The U.S. Army’s presence at the Association of the United States Army (AUSA) annual convention in Washington will be smaller than in prior years.
As of Sept. 7, when AUSA made the announcement, Deputy Defense Secretary Ashton Carter had yet to approve a waiver for any Army personnel to travel to the conference, scheduled to begin Oct. 22.
AUSA notified its members and registered show attendees Sept. 7 that the Army would scale back its exhibits to a single space. In prior years, the Army had numerous booths, which included multiple levels, intelligent lighting and multiple movie-screen-sized displays.
“Army participation from the field will be reduced significantly,” Michael Scanlan, AUSA’s director of industry affairs, wrote in a Sept. 7 email to association members.

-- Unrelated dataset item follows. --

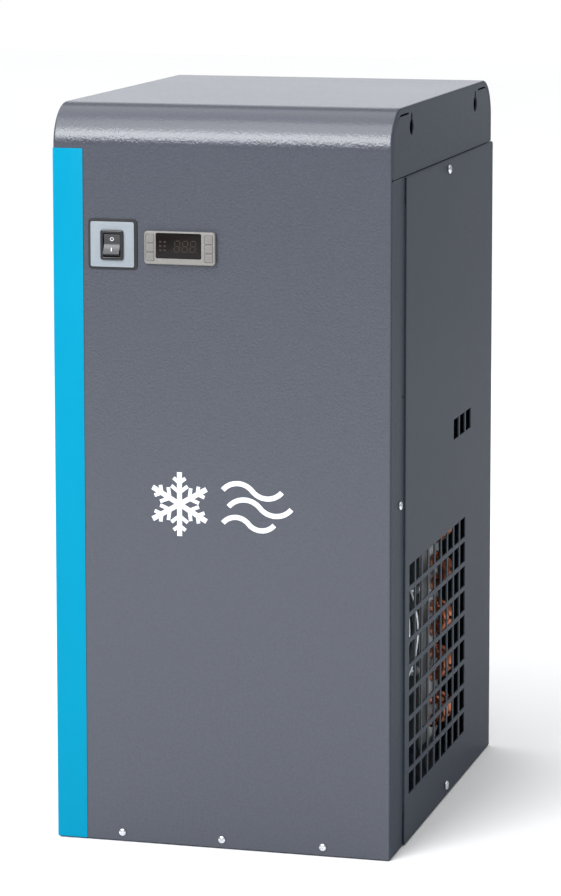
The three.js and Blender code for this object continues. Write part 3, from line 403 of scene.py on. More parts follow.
def moved(bm, *matrices):
    for matrix in matrices:
        bmesh.ops.transform(bm, matrix=matrix, verts=bm.verts)
    return bm


def drum(start, end, radius, sides=40, edge=0.0, tip=None):
    """A round bar between two points, its rims eased."""
    start, end = Vector(start), Vector(end)
    bm = bmesh.new()
    bmesh.ops.create_cone(
        bm,
        cap_ends=True,
        segments=sides,
        radius1=radius,
        radius2=radius if tip is None else tip,
        depth=(end - start).length,
    )
    if edge:
        round_edges(bm, folds(bm, 60), edge, 2)
    return moved(bm, aimed(end - start), Matrix.Translation((start + end) / 2))


def lathe(profile, foot=(0, 0, 0), axis=(0, 0, 1), steps=48):
    """Turned about an axis through its foot: the profile is (radius, height) pairs."""
    bm = bmesh.new()
    points = [bm.verts.new((radius, 0, height)) for radius, height in profile]
    for first, second in zip(points, points[1:]):
        bm.edges.new((first, second))
    bmesh.ops.spin(
        bm,
        geom=bm.verts[:] + bm.edges[:],
        cent=(0, 0, 0),
        axis=(0, 0, 1),
        angle=2 * math.pi,
        steps=steps,
        use_merge=True,
    )
    bmesh.ops.remove_doubles(bm, verts=bm.verts, dist=1e-3)
    return moved(bm, aimed(axis), Matrix.Translation(foot))


def ring(radius, wire, centre, axis=(0, -1, 0), steps=96, sides=8):
    """A wire hoop."""
    bm = bmesh.new()
    bmesh.ops.create_circle(bm, segments=sides, radius=wire, matrix=Matrix.Rotation(QUARTER, 4, "X"))
    bmesh.ops.translate(bm, vec=(radius, 0, 0), verts=bm.verts)
    bmesh.ops.spin(
        bm,
        geom=bm.verts[:] + bm.edges[:],
        cent=(0, 0, 0),
        axis=(0, 0, 1),
        angle=2 * math.pi,
        steps=steps,
        use_merge=True,
    )
    return moved(bm, aimed(axis), Matrix.Translation(centre))


def together(*parts):
    bm = bmesh.new()
    for part in parts:
        mesh = bpy.data.meshes.new("part")
        part.to_mesh(mesh)
        part.free()
        bm.from_mesh(mesh)
        bpy.data.meshes.remove(mesh)
    return bm


def bent(corners, bend, steps=8):
    """A path through corners, each rounded to the bend radius."""
    corners = [Vector(c) for c in corners]
    path = [corners[0]]
    for before, corner, after in zip(corners, corners[1:], corners[2:]):
        into, out = (corner - before).normalized(), (after - corner).normalized()
        turn = into.angle(out)
        start = corner - into * bend * math.tan(turn / 2)
        inward = (out - into * into.dot(out)).normalized()
        for i in range(steps + 1):
            a = turn * i / steps
            path.append(start + into * bend * math.sin(a) + inward * bend * (1 - math.cos(a)))
    return path + [corners[-1]]


def tube(path, radius, resolution=4):
    """A round tube or wire along a path."""
    curve = bpy.data.curves.new("tube", "CURVE")
    curve.dimensions = "3D"
    curve.bevel_depth = radius
    curve.bevel_resolution = resolution
    curve.use_fill_caps = True
    spline = curve.splines.new("POLY")
    spline.points.add(len(path) - 1)
    for point, place in zip(spline.points, path):
        point.co = (*place, 1)
    holder = bpy.data.objects.new("tube", curve)
    scene.collection.objects.link(holder)
    mesh = bpy.data.meshes.new_from_object(holder)
    bm = bmesh.new()
    bm.from_mesh(mesh)
    bpy.data.objects.remove(holder)
    bpy.data.curves.remove(curve)
    bpy.data.meshes.remove(mesh)
    return bm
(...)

Still, Scanlan wrote that “high level participation from the Army’s senior leadership” is expected.
Consistent with the downsizing, on Aug. 28 Army Materiel Command canceled a request for proposals to transport the materials and build its booth at the convention. A similar deal for AUSA’s winter 2012 event in January cost the command $429,000.
Federal spending on conferences has been in the spotlight following the General Services Administration conference spending scandal.
In June, Carter instructed each service to review all conferences — DoD or industry — that cost more than $100,000 to attend. That figure includes travel costs and all costs associated with the event, such as airfare, lodging and per diem.
The AUSA show has grown exponentially, particularly since the Sept. 11, 2001, attacks. The event is so popular that it was moved from a large hotel to the Walter E. Washington Convention Center, the U.S. capital’s biggest exhibit venue.
In the past, several Army major commands would have large trade show booths. Last year, the Army’s Tank Automotive Command spent $91,200 for 4,800 square feet for one booth, according to federal contracting data.
Carter also has not approved a waiver for the Air Force Association’s annual convention, which kicks off Sept. 17. A waiver for that show could come as early as next week, a defense official said.
Zachary Fryer-Biggs contributed to this report.